### TASK REQUIREMENTS
Find how many lines hold the word "object" and give that number only.

### PROVIDED ENTRIES
+++

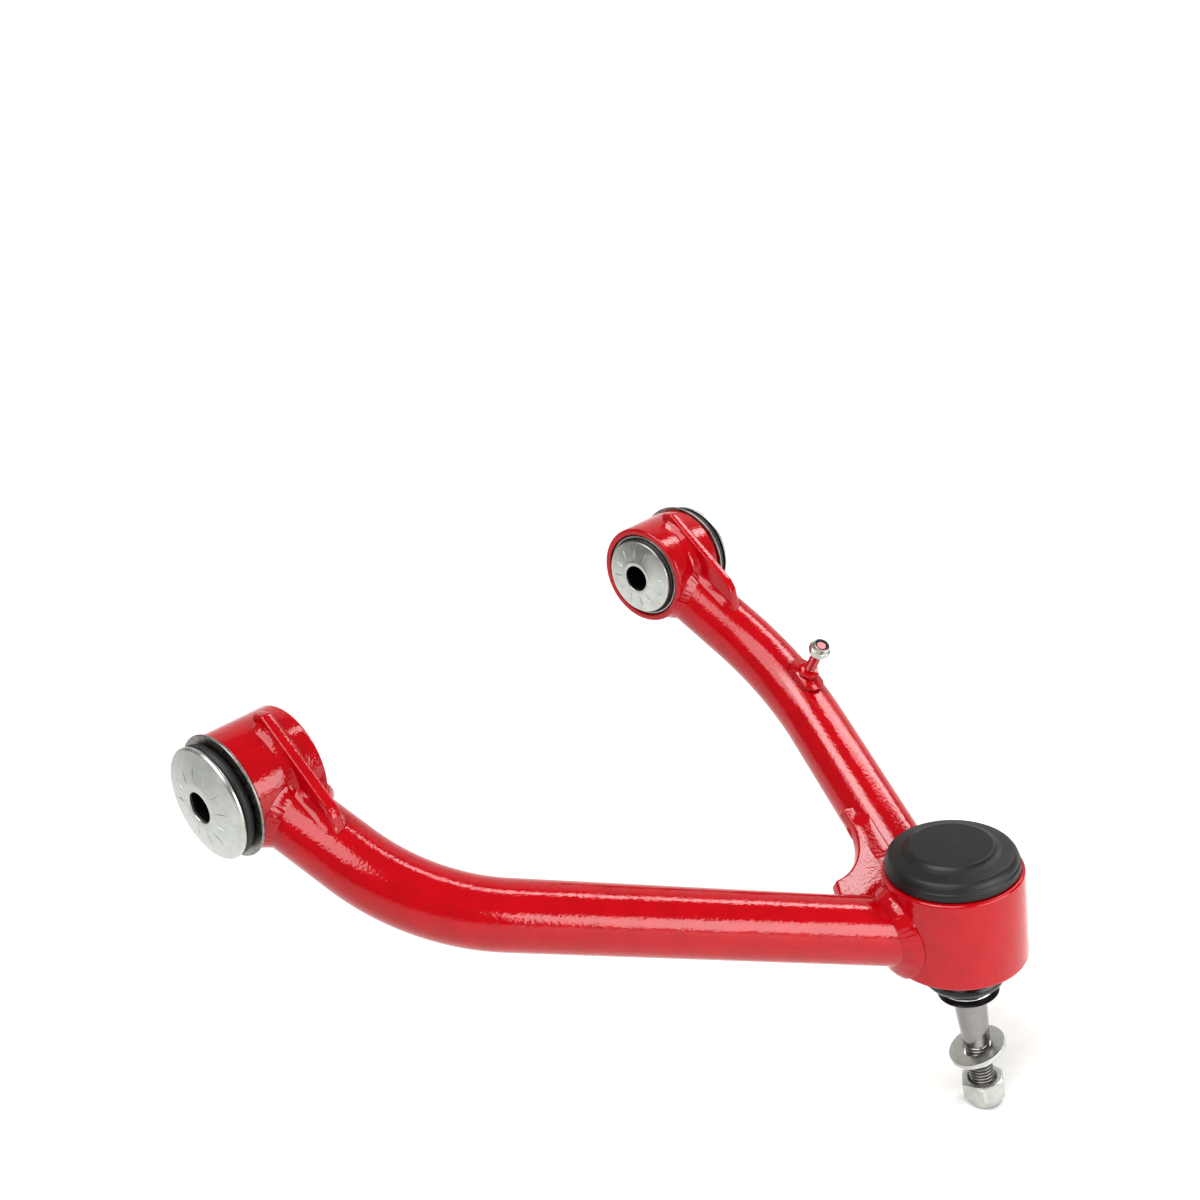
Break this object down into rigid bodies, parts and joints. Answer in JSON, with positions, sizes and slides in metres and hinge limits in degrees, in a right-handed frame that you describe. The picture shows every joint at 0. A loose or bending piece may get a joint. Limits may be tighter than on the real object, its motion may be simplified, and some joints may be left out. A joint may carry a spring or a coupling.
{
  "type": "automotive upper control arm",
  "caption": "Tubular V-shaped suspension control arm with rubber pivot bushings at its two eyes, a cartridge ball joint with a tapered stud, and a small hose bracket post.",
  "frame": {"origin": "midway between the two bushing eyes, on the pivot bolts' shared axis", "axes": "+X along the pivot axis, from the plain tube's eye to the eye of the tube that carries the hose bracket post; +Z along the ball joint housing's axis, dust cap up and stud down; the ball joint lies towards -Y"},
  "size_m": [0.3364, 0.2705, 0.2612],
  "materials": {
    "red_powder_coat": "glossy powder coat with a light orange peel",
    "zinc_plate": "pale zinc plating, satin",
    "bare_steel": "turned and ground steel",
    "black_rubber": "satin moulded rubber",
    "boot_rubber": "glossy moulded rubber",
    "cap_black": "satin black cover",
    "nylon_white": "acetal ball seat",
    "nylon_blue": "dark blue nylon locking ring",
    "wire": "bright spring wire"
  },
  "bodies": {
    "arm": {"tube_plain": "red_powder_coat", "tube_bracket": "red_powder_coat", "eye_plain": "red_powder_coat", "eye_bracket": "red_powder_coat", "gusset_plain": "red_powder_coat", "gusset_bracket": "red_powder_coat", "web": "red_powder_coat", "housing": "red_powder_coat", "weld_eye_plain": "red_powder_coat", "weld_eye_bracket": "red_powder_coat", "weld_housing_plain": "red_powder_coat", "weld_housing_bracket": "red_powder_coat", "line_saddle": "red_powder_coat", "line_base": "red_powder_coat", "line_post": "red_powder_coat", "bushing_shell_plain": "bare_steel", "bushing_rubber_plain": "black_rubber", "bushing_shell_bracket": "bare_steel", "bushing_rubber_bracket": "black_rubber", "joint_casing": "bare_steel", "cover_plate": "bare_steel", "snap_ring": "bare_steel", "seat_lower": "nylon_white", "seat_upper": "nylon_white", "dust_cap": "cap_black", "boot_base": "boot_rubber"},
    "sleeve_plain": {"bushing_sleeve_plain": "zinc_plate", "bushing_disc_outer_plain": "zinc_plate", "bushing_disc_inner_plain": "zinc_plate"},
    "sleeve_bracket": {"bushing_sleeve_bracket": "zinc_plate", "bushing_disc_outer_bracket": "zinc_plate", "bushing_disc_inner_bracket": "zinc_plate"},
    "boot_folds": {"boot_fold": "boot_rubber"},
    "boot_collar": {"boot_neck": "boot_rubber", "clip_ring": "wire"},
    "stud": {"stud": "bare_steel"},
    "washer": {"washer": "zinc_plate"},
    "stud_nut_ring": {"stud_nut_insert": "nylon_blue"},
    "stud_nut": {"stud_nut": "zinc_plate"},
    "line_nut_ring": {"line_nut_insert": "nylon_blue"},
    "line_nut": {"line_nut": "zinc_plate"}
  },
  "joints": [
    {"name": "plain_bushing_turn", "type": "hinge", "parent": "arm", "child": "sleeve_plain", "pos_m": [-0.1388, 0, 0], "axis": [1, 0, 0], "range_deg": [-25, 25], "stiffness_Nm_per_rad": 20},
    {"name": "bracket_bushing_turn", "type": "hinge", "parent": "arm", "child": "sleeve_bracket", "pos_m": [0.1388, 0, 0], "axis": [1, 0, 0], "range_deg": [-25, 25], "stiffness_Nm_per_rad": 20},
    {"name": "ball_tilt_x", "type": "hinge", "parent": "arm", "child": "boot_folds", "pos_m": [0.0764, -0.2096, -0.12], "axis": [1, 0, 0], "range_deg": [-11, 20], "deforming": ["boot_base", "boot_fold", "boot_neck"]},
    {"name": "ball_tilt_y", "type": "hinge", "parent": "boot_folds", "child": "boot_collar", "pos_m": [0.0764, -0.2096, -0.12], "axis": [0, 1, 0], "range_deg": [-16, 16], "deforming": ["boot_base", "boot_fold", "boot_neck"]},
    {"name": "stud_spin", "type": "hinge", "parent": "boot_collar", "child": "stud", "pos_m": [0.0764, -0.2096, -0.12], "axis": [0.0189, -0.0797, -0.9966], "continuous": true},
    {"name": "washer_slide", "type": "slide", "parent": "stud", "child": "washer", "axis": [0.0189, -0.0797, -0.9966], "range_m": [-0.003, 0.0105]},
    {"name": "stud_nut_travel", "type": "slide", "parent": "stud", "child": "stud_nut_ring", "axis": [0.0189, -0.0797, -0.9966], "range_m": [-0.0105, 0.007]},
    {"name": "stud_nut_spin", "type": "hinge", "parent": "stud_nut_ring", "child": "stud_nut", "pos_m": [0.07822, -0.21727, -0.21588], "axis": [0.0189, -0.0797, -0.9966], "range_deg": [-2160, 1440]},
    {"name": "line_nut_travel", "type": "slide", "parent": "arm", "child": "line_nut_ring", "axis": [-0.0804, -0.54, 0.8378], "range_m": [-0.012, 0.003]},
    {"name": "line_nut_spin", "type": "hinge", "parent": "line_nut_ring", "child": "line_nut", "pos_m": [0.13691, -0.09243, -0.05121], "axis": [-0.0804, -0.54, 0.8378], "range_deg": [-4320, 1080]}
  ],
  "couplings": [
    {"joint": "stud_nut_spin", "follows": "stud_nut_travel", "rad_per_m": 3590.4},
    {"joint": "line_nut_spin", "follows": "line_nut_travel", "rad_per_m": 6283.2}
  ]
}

+++

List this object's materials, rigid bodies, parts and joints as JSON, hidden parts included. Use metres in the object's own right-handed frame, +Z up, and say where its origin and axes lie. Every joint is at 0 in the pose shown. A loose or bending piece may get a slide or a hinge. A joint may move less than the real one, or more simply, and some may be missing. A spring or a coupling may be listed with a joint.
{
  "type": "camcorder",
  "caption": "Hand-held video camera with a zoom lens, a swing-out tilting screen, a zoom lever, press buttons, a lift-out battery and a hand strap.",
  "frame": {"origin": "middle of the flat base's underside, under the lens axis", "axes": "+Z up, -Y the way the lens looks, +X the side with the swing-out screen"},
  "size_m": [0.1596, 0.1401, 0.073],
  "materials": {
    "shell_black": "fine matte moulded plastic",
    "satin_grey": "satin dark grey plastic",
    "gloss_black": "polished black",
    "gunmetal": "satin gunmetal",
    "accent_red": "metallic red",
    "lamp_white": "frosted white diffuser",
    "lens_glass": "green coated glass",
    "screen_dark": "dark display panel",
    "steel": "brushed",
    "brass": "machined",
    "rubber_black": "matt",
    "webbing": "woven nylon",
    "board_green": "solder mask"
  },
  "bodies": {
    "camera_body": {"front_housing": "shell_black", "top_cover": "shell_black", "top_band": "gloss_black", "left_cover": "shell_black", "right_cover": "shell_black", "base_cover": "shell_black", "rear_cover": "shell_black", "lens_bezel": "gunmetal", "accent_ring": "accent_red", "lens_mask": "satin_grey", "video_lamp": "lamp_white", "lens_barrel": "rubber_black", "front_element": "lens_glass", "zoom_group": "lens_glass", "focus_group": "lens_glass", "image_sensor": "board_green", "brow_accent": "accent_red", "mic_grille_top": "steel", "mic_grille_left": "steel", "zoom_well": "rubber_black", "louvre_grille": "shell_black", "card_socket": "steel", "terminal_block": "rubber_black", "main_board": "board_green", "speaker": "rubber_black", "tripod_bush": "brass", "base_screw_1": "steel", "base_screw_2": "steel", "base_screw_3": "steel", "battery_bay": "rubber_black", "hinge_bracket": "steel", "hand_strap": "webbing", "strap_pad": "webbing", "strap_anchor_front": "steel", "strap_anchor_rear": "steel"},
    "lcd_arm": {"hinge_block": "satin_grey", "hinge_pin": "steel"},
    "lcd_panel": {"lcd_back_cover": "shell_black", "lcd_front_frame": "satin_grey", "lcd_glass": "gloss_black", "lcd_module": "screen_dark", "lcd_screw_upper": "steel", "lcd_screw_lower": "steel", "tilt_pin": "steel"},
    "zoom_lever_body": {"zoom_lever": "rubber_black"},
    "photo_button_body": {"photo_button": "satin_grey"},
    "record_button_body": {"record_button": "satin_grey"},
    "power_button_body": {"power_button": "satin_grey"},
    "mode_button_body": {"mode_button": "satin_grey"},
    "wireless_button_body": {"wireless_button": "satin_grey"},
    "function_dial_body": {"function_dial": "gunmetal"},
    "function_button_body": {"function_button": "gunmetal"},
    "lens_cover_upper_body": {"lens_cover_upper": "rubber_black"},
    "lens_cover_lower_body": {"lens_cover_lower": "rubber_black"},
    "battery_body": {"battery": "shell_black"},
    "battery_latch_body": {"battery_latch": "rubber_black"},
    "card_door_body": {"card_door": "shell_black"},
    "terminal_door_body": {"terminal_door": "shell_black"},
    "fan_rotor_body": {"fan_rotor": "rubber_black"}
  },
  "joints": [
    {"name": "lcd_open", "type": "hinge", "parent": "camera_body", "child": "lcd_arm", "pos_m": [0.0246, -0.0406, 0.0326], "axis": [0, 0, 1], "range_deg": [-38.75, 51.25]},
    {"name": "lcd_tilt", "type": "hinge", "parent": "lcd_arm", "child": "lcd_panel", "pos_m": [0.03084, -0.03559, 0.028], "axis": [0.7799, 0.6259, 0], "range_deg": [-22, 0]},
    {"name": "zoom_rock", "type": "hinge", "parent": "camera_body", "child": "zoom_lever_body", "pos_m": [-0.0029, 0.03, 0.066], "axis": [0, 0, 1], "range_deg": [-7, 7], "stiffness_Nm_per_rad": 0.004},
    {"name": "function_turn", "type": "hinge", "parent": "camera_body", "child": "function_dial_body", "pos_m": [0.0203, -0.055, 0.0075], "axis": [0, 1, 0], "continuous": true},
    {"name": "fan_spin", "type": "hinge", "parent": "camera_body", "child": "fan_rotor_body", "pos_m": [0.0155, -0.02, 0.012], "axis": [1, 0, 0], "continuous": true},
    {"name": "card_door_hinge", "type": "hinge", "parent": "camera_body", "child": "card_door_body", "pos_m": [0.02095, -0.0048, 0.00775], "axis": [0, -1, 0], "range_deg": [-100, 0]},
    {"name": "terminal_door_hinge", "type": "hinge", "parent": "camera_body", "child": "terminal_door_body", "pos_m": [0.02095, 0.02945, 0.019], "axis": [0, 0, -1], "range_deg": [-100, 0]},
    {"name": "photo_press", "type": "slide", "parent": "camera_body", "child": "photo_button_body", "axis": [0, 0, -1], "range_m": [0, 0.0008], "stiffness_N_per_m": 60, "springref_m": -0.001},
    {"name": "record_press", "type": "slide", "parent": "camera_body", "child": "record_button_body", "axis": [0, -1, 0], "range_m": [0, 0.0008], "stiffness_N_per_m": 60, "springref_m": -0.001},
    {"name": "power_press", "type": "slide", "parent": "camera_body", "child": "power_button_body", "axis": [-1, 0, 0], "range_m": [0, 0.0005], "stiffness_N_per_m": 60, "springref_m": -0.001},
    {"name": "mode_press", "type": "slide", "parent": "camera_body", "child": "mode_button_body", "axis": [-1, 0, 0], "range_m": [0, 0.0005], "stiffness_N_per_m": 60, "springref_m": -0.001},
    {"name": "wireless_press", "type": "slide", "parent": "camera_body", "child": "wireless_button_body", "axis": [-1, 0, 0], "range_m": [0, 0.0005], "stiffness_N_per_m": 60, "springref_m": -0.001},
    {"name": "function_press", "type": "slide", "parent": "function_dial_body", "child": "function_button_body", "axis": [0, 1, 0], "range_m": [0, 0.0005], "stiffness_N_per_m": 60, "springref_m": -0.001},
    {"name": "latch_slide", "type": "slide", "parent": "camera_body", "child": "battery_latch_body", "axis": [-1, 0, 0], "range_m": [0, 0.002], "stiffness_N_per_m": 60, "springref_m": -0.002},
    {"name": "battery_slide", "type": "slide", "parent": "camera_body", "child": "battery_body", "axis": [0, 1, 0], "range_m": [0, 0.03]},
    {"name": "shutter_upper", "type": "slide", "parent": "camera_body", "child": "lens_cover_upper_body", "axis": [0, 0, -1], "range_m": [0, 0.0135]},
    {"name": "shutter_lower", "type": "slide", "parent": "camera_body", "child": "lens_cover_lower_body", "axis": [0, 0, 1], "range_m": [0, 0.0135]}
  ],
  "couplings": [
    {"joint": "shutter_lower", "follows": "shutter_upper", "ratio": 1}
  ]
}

+++

### SOLUTION TO THIS EXERCISE
2